O diálogo entre Fisco e contribuinte é essencial para o bom funcionamento de qualquer sistema tributário e deve ocorrer em todas as esferas: administrativa e contenciosa (administrativa e judicial).
Recentemente, a Receita Federal do Brasil deu um importante passo ao inaugurar a possibilidade de que as instruções normativas sejam debatidas com a sociedade mediante consulta pública, previamente a sua edição. A Portaria RFB Nº 35, de 07 de janeiro deste ano, permite que o Fisco publique minuta de atos normativos para sugestões dos administrados antes da edição do ato.

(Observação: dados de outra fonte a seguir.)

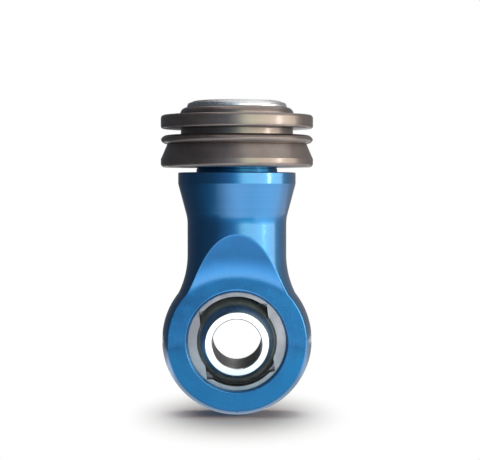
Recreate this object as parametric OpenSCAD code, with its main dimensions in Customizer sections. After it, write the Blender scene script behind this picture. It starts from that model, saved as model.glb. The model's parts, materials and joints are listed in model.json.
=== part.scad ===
// End eye of a shock absorber: a turned eye body with milled cheeks, a spherical bearing
// with loading slots, and a grooved closure held on the body's stem by a flat-headed screw.
// The origin is the centre of the bearing. The bolt hole runs along Y, the closure is up Z.

/* [Spherical bearing] */
// Diameter of the bolt hole through the ball
bolt_d = 12.7; // [11:0.1:13]
// Chamfer at each mouth of the bolt hole
bolt_chamfer = 0.6; // [0.2:0.1:0.8]
// Length of the ball between its two end faces
ball_w = 15.875; // [15.4:0.025:16.4]
// Diameter of the ball's spherical surface
ball_d = 22.6; // [22:0.1:23]
// Tilt of the ball in its race, front end down
ball_tilt = 4; // [-8:0.5:8]
// Outside diameter of the outer race
race_d = 25.4; // [25:0.1:26.4]
// Width of the outer race
race_w = 12.7; // [11.5:0.1:13.5]
// Chamfer round the ball at each face of the race
race_chamfer = 0.8; // [0.3:0.1:1]
// Width of each loading slot
slot_w = 17.4; // [16.8:0.1:18]
// Turn of the two loading slots from upright, seen from the front
slot_turn = 7; // [-45:1:45]

/* [Eye body] */
// How much less the round eye measures across than the closure, which it follows
eye_undersize = 0.6; // [0:0.1:1.2]
// Thickness of the eye between its two milled cheeks
eye_w = 15.3; // [14.5:0.1:16]
// Chamfer at each mouth of the bearing's seat
seat_chamfer = 0.35; // [0.1:0.05:0.6]
// Radius of the arc that bounds each cheek's flat at the top
cheek_r = 21.6; // [20.5:0.1:22.5]
// Depth of that arc's centre below the bearing's centre
cheek_drop = 6.4; // [5.5:0.1:7]
// Radius of the curve where the cheek starts to run out
runout_r = 13.2; // [10:0.2:16]
// Slope of the run-out against the cheek
runout_slope = 31; // [26:1:36]
// Diameter of the neck
neck_d = 25.4; // [24.8:0.1:26]
// Radius of the flare from the neck to the eye
flare_r = 22.5; // [21.8:0.1:24]
// Angle above the middle of the round eye at which the flare leaves it
flare_start = 38.6; // [35:0.2:42]
// Angle of the taper between the neck and the collar
taper_slope = 15; // [12:1:18]
// Diameter of the collar
collar_d = 30.2; // [29:0.1:32]
// Height of the collar's lower edge
collar_bottom = 40.1; // [39.5:0.1:41]
// Height of the collar's straight side
collar_h = 2.9; // [2:0.1:4]
// Diameter of the shoulder that the closure stands on
shoulder_d = 20.8; // [19:0.1:24]
// Height of that shoulder over the collar
shoulder_h = 1.3; // [0.8:0.1:2]

/* [Closure] */
// Largest diameter of the closure
closure_d = 39.1; // [38:0.1:41]
// Height of the straight band at the bottom
band_h = 2.1; // [1.2:0.1:2.6]
// Height of the tapered wall above the band
wall_h = 3.85; // [3:0.05:5]
// Diameter of the tapered wall at its top
wall_top_d = 35.8; // [34:0.1:37]
// Thickness of the lip at its root
lip_h = 2.3; // [1.6:0.1:3]
// Depth of the lip's curved edge, from its root to its nose
lip_depth = 1.65; // [1.5:0.05:2.2]
// Height of the deep groove above the lip
groove_h = 1.65; // [1.2:0.05:2.6]
// Diameter of the deep groove's floor
groove_d = 28.8; // [27:0.1:31]
// Thickness of the top flange
flange_h = 3.5; // [2.6:0.1:4.5]
// Diameter of the boss on the top flange
boss_d = 29.2; // [28.2:0.1:31]
// Height of the boss over the top flange
boss_h = 1.95; // [1.4:0.05:2.4]

/* [Retaining screw] */
// Diameter of the screw's flat head
head_d = 25.6; // [24:0.1:26.5]
// Thickness of the screw's head
head_h = 1.65; // [1.4:0.05:2.4]
// Width of the shallow chamfer round the head's top
head_chamfer = 1.8; // [0.8:0.1:2.4]
// Diameter of the screw's shank
shank_d = 8; // [7:0.5:9]
// Length of the screw's shank below its head
shank_l = 22; // [16:1:26]
// Width of the six-sided socket across its flats
socket_w = 5; // [4:0.5:5]
// Depth of the six-sided socket
socket_h = 4; // [2.5:0.5:6]

/* [Hidden] */
$fn = 96;

// Radial clearance of the ball in the race
ball_clearance = 0.05;
// Clearance round the ball in a loading slot
slot_clearance = 0.15;
// Diameter and section of the ring that seals the stem in the closure
stem_d = 16;
seal_section = 1.78;
seal_groove_h = 2.4;
// Ledge of the closure under the screw's head, and the gap left over the stem,
// so that the screw clamps the closure on the shoulder
ledge_h = 2.7;
stem_gap = 0.25;
// Clearance of the screw's shank in the closure
shank_clearance = 0.25;
// Room under the end of the screw, and the drill's point below it
hole_room = 2;
drill_point = 2.3;
// Small broken edges
edge = 0.3;
band_chamfer = 0.6;
flange_round = 0.8;
// Reach of the tools that cut past a surface
past = 1;

ball_r = ball_d / 2;
cavity_r = ball_r + ball_clearance;
race_r = race_d / 2;
slot_r = ball_r + slot_clearance;
eye_r = (closure_d - eye_undersize) / 2;
neck_r = neck_d / 2;
collar_r = collar_d / 2;
shoulder_r = shoulder_d / 2;
stem_r = stem_d / 2;
// The flare's arc touches the neck at its top, and its disc starts where it lies deepest in the eye
flare_reach = neck_r + flare_r - eye_r * cos(flare_start);
flare_top = eye_r * sin(flare_start) + sqrt(flare_r * flare_r - flare_reach * flare_reach);
flare_bottom = eye_r * flare_top / norm([neck_r + flare_r, flare_top]);
taper_bottom = collar_bottom - (collar_r - neck_r) / tan(taper_slope);
collar_top = collar_bottom + collar_h;
closure_bottom = collar_top + shoulder_h;

closure_r = closure_d / 2;
groove_r = groove_d / 2;
boss_r = boss_d / 2;
band_top = closure_bottom + band_h;
wall_top = band_top + wall_h;
lip_half = lip_h / 2;
lip_arc_r = (lip_depth * lip_depth + lip_half * lip_half) / lip_h;
lip_top = wall_top + lip_h;
groove_top = lip_top + groove_h;
flange_top = groove_top + flange_h;
boss_top = flange_top + boss_h;

stem_top = boss_top - ledge_h - stem_gap;
seal_r = stem_r - seal_section / 2;
seal_z = (closure_bottom + stem_top) / 2;
head_r = head_d / 2;
shank_r = shank_d / 2;
head_top = boss_top + head_h;

// A round stretch of an outline: the slice of a disc between two angles
module pie(centre, r, from_angle, to_angle) {
    middle = (from_angle + to_angle) / 2;
    reach = 2 * r;
    translate(centre)
        intersection() {
            circle(r = r);
            polygon([
                [0, 0],
                reach * [cos(from_angle), sin(from_angle)],
                reach * [cos(middle), sin(middle)],
                reach * [cos(to_angle), sin(to_angle)]
            ]);
        }
}

// Outline of the turned eye body, from the round eye up to the stem
module turned_outline() {
    intersection() {
        circle(r = eye_r);
        translate([0, -eye_r])
            square([eye_r, 2 * eye_r]);
    }
    difference() {
        translate([0, flare_bottom])
            square([eye_r, flare_top - flare_bottom]);
        translate([neck_r + flare_r, flare_top])
            circle(r = flare_r);
    }
    polygon([
        [0, flare_top],
        [neck_r, flare_top],
        [neck_r, taper_bottom],
        [collar_r, collar_bottom],
        [collar_r, collar_top - edge],
        [collar_r - edge, collar_top],
        [shoulder_r, collar_top],
        [shoulder_r, closure_bottom - shoulder_h / 3],
        [shoulder_r - edge / 2, closure_bottom - shoulder_h / 3],
        [shoulder_r - edge / 2, closure_bottom],
        [stem_r, closure_bottom],
        [stem_r, stem_top - edge],
        [stem_r - edge, stem_top],
        [0, stem_top]
    ]);
}

// Outline of the metal that the milling takes off one cheek: flat, curve, then straight slope
module runout_outline() {
    curve_end = cheek_r + runout_r * sin(runout_slope);
    curve_rise = runout_r * (1 - cos(runout_slope));
    depth = eye_r;
    polygon([
        [0, 0],
        [cheek_r, 0],
        [curve_end, curve_rise],
        [curve_end + (depth - curve_rise) / tan(runout_slope), depth],
        [0, depth]
    ]);
    intersection() {
        translate([cheek_r, runout_r])
            circle(r = runout_r);
        polygon([[cheek_r, 0], [curve_end, curve_rise], [curve_end, -past], [cheek_r, -past]]);
    }
}

module cheek_cut() {
    translate([0, 0, -cheek_drop])
        rotate([90, 0, 0])
            translate([0, 0, eye_w / 2])
                rotate_extrude()
                    runout_outline();
}

// Through hole along Y with a chamfer at both mouths
module cross_hole(r, width, chamfer) {
    rotate([90, 0, 0]) {
        cylinder(r = r, h = width + 2 * past, center = true);
        for (side = [0, 180])
            rotate([side, 0, 0])
                translate([0, 0, width / 2 - chamfer])
                    cylinder(r1 = r, r2 = r + chamfer + past, h = chamfer + past);
    }
}

module eye_body() {
    hole_bottom = boss_top - shank_l - hole_room;
    color("steelblue")
        difference() {
            rotate_extrude()
                turned_outline();
            cheek_cut();
            mirror([0, 1, 0])
                cheek_cut();
            cross_hole(race_r, eye_w, seat_chamfer);
            translate([0, 0, hole_bottom])
                cylinder(r = shank_r, h = stem_top - hole_bottom + past);
            translate([0, 0, hole_bottom - drill_point])
                cylinder(r1 = 0, r2 = shank_r, h = drill_point);
            translate([0, 0, seal_z - seal_groove_h / 2])
                difference() {
                    cylinder(r = stem_r + past, h = seal_groove_h);
                    cylinder(r = stem_r - seal_section, h = seal_groove_h);
                }
        }
}

// The slot through which the ball goes in sideways, from the front face to the middle
module loading_slot() {
    intersection() {
        rotate([90, 0, 0])
            cylinder(r = slot_r, h = race_w / 2 + past);
        translate([-slot_w / 2, -race_w / 2 - past, -race_r])
            cube([slot_w, race_w / 2 + past, race_d]);
    }
}

module bearing_race() {
    face_r = sqrt(cavity_r * cavity_r - race_w * race_w / 4);
    color("silver")
        difference() {
            rotate([90, 0, 0]) {
                cylinder(r = race_r, h = race_w - 2 * edge, center = true);
                for (side = [0, 180])
                    rotate([side, 0, 0])
                        translate([0, 0, race_w / 2 - edge])
                            cylinder(r1 = race_r, r2 = race_r - edge, h = edge);
            }
            sphere(r = cavity_r);
            cross_hole(face_r, race_w, race_chamfer);
            rotate([0, -slot_turn, 0])
                loading_slot();
        }
}

module bearing_ball() {
    half_w = ball_w / 2;
    color("gainsboro")
        rotate([ball_tilt, 0, 0])
            difference() {
                rotate([90, 0, 0])
                    rotate_extrude()
                        intersection() {
                            circle(r = ball_r);
                            translate([0, -half_w])
                                square([ball_r, ball_w]);
                        }
                cross_hole(bolt_d / 2, ball_w, bolt_chamfer);
            }
}

// Outline of the lip: an arc from its upper root and one from its lower root meet at its nose
module lip_outline() {
    root = closure_r - lip_depth;
    intersection() {
        translate([root, lip_top - lip_arc_r])
            circle(r = lip_arc_r);
        translate([root, wall_top + lip_arc_r])
            circle(r = lip_arc_r);
        translate([root, wall_top])
            square([lip_depth, lip_h]);
    }
}

// Outer form of the closure: band, tapered wall, lip, deep groove, flange and boss
module closure_outline() {
    boss_flat_r = boss_r - boss_h;
    flange_flat_r = closure_r - flange_round;
    polygon([
        [0, closure_bottom],
        [closure_r - band_chamfer, closure_bottom],
        [closure_r, closure_bottom + band_chamfer],
        [closure_r, band_top],
        [wall_top_d / 2, wall_top],
        [closure_r - lip_depth, wall_top],
        [closure_r - lip_depth, lip_top],
        [groove_r, lip_top],
        [groove_r, groove_top],
        [closure_r - edge, groove_top],
        [closure_r, groove_top + edge],
        [closure_r, flange_top - flange_round],
        [flange_flat_r, flange_top],
        [boss_r, flange_top],
        [boss_flat_r, boss_top],
        [0, boss_top]
    ]);
    lip_outline();
    pie([flange_flat_r, flange_top - flange_round], flange_round, 0, 90);
    pie([boss_flat_r, flange_top], boss_h, 0, 90);
}

module closure() {
    color("rosybrown")
        difference() {
            rotate_extrude()
                closure_outline();
            translate([0, 0, closure_bottom - past])
                cylinder(r = stem_r, h = stem_top + stem_gap - closure_bottom + past);
            cylinder(r = shank_r + shank_clearance, h = boss_top + past);
        }
}

module stem_seal() {
    color("dimgray")
        translate([0, 0, seal_z])
            rotate_extrude()
                translate([seal_r, 0])
                    circle(d = seal_section);
}

module retaining_screw() {
    rim_h = head_h / 4;
    color("lightgray")
        difference() {
            union() {
                rotate_extrude()
                    polygon([
                        [0, boss_top],
                        [head_r - edge / 2, boss_top],
                        [head_r, boss_top + edge / 2],
                        [head_r, boss_top + rim_h],
                        [head_r - edge, head_top - 2 * edge],
                        [head_r - head_chamfer, head_top],
                        [0, head_top]
                    ]);
                translate([0, 0, boss_top - shank_l])
                    cylinder(r = shank_r, h = shank_l);
            }
            translate([0, 0, head_top - socket_h])
                cylinder(d = socket_w / cos(30), h = socket_h + past, $fn = 6);
        }
}

eye_body();
bearing_race();
bearing_ball();
closure();
stem_seal();
retaining_screw();
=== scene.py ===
import json
import math

import bmesh
import bpy
import mathutils
import numpy as np
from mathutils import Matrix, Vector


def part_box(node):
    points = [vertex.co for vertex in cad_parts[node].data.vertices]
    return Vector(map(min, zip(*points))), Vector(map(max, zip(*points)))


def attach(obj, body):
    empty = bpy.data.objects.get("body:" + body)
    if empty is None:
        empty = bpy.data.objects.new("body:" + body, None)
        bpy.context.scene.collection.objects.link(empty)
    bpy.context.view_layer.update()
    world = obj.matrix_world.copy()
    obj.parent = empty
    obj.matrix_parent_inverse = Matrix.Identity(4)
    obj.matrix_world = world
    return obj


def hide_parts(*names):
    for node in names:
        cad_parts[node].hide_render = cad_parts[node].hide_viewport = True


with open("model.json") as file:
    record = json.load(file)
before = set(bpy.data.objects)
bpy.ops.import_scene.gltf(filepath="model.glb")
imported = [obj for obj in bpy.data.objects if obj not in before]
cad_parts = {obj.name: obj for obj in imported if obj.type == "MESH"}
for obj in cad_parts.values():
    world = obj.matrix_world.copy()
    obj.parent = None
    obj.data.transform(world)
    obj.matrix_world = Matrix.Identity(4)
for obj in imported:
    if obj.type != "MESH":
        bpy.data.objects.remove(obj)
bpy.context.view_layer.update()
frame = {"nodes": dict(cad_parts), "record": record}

mm = 0.001  # every size below is in millimetres, every mesh in metres
mounts = {m["name"]: m for m in frame["record"]["mounts"]}


def nodeBox(node):
    # lowest and highest corner of a CAD node, in millimetres
    low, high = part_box(node)
    return np.array(low) / mm, np.array(high) / mm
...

Com isso, espera-se que haja um maior debate antes da edição de atos normativos que, a despeito de regulamentarem leis, criam obrigações aos contribuintes e regulam exercício de direitos já reconhecidos em lei.
A participação da sociedade na elaboração de IN's poderá amenizar controvérsias entre Fisco e contribuintes
A participação da sociedade na elaboração de instruções normativas (IN's) poderá por certo amenizar as controvérsias entre Fisco e contribuintes, muito comuns em situações nas quais as normas são publicadas com vigência em curto período e atingem direitos de contribuintes que, lesados, buscam o Judiciário na tentativa de afastar as regulamentações editadas pelo Fisco. Ainda, poderá haver uma adequação entre as obrigações perpetradas e as posturas viáveis de serem adotadas pelos contribuintes. Com isso, novamente, poderemos evitar conflitos judiciais.
Ora, é sabido que o Judiciário se encontra abarrotado de causas tributárias aguardando solução. Estudo do Instituto de Pesquisa Econômica Aplicada (Ipea) com base em dados do Conselho Nacional de Justiça (CNJ) sobre o Custo Unitário do Processo de Execução Fiscal na Justiça Federal apontou que o custo unitário do processo de Execução Fiscal federal, considerando tão somente a máquina judiciária (ou seja, excluindo-se a remuneração dos advogados públicos) chega a R$ 4.368,00 - custo ponderado da remuneração dos servidores em face do tempo operacional das atividades efetivamente realizadas, considerados o tempo que o caso fica parado e também a mão de obra indireta.
No entanto, a despeito do elevado custo unitário, a efetividade da solução por meio de ações executivas fiscais não é satisfatória também em decorrência dos parâmetros apontados pelo IPEA/CNJ. Apenas três quintos dos processos de execução fiscal vencem a etapa de citação e, dos 2,6% de casos em que se chega a leilão para adjudicação de bens, somente em 0,2% dos casos há efetiva satisfação do crédito, segundo o IPEA/CNJ.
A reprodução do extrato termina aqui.